» Problem details
Starting at the line with "plate_bottom, plate_top, parts)" and stopping at the line with "obj.matrix_parent_inverse = Matrix.Identity(4)", repeat each line exactly. Include both and omit the rest.

» Material supplied
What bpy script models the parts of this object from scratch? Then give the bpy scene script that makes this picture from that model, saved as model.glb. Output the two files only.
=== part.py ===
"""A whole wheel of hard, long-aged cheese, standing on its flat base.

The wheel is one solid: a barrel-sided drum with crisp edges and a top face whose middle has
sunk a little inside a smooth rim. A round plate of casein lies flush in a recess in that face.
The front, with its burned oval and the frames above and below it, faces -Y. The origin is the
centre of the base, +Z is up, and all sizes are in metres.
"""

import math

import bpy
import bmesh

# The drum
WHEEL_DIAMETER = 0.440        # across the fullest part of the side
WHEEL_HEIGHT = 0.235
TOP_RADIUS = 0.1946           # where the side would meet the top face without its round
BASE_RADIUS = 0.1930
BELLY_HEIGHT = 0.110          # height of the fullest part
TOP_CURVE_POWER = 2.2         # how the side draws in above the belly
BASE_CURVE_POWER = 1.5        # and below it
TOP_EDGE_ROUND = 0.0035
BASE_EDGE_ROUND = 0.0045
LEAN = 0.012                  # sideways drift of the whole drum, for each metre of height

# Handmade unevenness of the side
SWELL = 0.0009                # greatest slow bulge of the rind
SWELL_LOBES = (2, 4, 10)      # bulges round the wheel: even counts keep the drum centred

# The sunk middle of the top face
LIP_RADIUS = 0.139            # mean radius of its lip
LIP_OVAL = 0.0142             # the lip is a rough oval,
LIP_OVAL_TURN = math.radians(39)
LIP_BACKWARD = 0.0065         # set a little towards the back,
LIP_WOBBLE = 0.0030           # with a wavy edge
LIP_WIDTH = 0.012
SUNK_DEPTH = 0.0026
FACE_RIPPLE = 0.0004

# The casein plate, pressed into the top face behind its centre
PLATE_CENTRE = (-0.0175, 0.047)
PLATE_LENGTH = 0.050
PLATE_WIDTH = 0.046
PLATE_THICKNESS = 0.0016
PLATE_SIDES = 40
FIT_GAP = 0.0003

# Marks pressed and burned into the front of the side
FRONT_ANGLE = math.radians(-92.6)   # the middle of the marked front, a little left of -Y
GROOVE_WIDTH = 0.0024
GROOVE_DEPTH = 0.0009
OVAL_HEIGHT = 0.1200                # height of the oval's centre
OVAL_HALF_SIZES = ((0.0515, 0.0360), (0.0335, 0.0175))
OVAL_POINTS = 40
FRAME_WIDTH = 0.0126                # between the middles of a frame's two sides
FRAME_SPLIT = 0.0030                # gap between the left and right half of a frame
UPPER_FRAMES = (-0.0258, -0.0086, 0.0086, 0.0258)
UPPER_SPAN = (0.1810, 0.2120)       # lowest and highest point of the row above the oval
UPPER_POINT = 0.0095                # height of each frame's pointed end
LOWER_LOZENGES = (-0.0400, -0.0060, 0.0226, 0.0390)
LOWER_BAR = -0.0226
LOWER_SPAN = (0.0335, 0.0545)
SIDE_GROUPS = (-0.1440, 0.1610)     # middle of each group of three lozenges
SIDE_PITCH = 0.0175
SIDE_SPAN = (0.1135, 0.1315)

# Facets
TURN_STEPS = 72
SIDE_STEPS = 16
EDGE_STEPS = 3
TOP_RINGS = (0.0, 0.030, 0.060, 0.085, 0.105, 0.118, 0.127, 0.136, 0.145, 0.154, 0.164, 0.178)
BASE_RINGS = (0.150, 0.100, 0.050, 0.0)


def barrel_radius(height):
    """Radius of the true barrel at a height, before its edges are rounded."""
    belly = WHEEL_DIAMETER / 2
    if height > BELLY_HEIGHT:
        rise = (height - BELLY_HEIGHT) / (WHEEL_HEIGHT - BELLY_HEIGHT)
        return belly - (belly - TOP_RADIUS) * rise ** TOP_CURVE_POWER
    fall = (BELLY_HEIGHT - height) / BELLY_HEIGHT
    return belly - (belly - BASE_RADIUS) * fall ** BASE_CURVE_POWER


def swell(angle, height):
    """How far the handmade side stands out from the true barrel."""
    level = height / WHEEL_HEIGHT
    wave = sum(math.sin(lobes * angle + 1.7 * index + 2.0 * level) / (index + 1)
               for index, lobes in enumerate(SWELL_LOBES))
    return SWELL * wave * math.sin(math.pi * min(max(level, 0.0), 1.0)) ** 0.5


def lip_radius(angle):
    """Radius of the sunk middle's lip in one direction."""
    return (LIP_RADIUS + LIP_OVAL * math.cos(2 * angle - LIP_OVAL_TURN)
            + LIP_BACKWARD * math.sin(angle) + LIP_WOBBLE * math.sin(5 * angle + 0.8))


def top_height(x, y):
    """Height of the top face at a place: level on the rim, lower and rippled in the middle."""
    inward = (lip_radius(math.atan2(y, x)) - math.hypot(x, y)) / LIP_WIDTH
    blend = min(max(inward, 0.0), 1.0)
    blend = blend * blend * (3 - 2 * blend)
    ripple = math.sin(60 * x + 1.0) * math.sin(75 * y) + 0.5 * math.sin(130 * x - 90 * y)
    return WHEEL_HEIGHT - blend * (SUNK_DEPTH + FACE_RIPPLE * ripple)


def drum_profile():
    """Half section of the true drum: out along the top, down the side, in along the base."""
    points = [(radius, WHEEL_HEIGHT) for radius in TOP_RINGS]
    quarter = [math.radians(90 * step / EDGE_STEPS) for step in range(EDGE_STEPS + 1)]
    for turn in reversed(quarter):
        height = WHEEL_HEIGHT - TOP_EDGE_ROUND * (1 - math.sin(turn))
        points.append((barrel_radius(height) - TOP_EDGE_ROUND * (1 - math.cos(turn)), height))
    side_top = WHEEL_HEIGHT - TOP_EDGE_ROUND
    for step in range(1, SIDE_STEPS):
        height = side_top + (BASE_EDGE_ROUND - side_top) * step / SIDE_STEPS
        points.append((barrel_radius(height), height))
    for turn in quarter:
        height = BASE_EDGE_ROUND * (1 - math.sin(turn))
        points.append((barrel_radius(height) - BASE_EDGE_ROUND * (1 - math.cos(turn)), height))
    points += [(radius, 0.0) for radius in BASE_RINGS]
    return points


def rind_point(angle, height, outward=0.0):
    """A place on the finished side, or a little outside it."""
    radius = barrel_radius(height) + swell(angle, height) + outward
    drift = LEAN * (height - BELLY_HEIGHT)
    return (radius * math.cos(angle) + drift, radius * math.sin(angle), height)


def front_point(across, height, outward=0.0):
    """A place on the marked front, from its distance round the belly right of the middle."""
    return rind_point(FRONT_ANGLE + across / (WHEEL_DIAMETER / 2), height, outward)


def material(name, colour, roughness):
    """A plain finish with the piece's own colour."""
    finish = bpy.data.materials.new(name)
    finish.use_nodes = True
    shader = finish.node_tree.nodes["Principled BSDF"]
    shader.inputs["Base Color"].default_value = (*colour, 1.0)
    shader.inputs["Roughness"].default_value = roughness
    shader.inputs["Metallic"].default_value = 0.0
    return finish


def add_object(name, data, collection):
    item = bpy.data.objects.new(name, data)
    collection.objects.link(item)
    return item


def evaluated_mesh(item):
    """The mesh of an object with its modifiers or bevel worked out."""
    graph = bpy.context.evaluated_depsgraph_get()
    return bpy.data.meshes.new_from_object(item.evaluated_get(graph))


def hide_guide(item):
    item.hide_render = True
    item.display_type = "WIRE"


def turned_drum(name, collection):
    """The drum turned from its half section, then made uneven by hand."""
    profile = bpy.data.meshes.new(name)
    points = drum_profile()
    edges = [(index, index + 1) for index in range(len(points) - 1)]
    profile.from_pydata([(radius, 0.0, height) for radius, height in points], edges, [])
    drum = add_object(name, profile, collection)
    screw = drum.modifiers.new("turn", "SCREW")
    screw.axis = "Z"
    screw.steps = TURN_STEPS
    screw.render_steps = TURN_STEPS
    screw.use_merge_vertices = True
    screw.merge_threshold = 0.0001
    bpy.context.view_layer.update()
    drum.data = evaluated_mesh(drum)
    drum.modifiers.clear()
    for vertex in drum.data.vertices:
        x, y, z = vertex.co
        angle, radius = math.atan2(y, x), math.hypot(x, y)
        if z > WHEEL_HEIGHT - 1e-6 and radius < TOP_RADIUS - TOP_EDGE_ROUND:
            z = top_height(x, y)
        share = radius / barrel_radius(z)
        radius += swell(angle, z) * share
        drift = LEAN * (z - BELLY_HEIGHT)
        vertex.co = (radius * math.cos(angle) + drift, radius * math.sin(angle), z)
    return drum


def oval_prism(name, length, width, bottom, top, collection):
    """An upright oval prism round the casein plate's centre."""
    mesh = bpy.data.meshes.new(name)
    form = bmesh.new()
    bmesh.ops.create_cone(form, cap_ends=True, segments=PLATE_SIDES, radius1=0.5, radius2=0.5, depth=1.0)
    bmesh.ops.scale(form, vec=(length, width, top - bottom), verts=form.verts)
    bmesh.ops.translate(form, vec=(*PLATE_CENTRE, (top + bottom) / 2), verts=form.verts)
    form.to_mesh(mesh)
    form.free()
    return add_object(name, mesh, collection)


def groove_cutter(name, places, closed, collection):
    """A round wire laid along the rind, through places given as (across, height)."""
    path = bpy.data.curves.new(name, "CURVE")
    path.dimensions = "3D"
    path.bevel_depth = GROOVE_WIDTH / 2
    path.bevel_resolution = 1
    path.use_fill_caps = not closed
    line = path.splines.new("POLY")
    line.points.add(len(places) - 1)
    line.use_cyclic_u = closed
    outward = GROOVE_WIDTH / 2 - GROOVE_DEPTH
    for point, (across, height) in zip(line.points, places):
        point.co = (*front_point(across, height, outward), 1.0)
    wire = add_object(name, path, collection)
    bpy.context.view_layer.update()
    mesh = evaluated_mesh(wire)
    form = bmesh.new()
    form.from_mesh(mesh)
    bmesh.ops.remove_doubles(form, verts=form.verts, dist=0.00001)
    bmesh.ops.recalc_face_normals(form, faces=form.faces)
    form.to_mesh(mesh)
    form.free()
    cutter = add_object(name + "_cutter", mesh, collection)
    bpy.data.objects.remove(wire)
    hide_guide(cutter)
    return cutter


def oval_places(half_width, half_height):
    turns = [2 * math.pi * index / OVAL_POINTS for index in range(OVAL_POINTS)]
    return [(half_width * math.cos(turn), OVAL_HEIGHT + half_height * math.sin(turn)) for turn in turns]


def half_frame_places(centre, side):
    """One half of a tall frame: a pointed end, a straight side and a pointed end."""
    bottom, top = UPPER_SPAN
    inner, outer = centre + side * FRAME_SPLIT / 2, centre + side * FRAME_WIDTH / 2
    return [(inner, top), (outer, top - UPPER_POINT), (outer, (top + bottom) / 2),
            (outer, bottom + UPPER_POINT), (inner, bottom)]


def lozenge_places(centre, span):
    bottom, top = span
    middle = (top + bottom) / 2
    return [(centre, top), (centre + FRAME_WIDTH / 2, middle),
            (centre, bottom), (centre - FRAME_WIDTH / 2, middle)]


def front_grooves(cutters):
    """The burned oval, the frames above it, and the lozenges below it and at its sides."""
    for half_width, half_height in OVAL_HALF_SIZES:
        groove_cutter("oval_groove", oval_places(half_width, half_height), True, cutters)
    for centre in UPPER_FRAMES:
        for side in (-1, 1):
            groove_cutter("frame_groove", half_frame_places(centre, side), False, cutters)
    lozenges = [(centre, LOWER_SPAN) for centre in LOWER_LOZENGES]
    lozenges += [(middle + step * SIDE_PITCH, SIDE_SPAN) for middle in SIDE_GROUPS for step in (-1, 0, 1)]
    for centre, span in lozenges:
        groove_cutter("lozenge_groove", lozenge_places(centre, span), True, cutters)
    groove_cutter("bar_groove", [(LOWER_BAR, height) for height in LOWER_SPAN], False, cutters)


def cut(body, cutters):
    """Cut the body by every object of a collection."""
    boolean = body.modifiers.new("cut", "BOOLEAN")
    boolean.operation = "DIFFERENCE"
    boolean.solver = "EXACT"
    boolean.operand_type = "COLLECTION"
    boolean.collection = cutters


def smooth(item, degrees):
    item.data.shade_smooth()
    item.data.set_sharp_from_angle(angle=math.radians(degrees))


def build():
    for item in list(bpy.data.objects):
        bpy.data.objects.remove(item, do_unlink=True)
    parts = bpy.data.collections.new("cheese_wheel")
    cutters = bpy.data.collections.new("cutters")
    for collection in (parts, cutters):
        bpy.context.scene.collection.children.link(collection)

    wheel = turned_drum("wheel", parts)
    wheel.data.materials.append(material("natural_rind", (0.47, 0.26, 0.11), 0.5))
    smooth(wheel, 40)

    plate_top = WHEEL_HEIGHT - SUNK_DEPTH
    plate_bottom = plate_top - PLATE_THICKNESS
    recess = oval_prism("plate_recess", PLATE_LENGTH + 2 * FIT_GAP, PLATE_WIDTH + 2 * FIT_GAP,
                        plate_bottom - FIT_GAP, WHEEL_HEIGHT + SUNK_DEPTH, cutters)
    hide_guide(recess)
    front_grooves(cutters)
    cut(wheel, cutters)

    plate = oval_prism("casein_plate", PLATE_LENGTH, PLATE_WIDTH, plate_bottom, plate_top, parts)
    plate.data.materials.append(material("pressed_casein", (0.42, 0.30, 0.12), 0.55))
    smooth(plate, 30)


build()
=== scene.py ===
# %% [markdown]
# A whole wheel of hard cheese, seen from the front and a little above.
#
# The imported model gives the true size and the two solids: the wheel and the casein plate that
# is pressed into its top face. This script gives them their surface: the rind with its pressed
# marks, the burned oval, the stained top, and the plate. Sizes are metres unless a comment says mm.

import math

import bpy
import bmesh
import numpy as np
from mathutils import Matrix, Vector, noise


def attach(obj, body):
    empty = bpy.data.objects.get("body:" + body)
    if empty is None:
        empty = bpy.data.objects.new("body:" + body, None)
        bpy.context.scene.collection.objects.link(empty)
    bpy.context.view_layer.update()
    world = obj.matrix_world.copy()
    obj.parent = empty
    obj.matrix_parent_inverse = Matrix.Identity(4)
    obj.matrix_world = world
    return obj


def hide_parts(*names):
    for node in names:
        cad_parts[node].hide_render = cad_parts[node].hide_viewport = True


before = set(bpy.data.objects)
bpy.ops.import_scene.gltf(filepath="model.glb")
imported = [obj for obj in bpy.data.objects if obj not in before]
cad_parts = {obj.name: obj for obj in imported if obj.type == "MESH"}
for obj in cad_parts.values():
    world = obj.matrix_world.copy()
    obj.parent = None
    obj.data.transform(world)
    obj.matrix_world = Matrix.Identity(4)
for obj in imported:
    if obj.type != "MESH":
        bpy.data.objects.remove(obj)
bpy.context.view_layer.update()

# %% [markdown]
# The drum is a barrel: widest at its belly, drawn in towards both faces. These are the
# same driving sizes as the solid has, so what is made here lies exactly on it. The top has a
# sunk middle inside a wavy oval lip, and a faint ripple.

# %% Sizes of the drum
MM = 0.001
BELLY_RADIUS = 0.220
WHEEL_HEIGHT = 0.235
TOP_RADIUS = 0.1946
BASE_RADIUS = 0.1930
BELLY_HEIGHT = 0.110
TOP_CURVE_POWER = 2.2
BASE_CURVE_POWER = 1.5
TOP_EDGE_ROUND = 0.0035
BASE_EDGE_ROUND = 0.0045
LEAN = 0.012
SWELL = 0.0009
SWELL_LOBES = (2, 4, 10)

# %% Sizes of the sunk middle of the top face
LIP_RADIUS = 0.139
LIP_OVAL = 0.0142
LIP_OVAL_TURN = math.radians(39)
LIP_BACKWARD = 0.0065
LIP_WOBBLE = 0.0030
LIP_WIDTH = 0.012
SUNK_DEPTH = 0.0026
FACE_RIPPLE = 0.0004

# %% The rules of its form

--

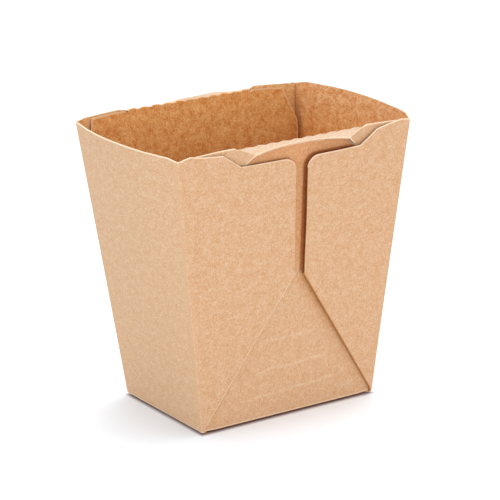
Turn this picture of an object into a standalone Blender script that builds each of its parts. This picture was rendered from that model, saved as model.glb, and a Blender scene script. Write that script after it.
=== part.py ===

* * *

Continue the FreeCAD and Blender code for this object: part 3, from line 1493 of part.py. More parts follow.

» Result
    plate = oval_prism("casein_plate", PLATE_LENGTH, PLATE_WIDTH, plate_bottom, plate_top, parts)
    plate.data.materials.append(material("pressed_casein", (0.42, 0.30, 0.12), 0.55))
    smooth(plate, 30)


build()
=== scene.py ===
# %% [markdown]
# A whole wheel of hard cheese, seen from the front and a little above.
#
# The imported model gives the true size and the two solids: the wheel and the casein plate that
# is pressed into its top face. This script gives them their surface: the rind with its pressed
# marks, the burned oval, the stained top, and the plate. Sizes are metres unless a comment says mm.

import math

import bpy
import bmesh
import numpy as np
from mathutils import Matrix, Vector, noise


def attach(obj, body):
    empty = bpy.data.objects.get("body:" + body)
    if empty is None:
        empty = bpy.data.objects.new("body:" + body, None)
        bpy.context.scene.collection.objects.link(empty)
    bpy.context.view_layer.update()
    world = obj.matrix_world.copy()
    obj.parent = empty
    obj.matrix_parent_inverse = Matrix.Identity(4)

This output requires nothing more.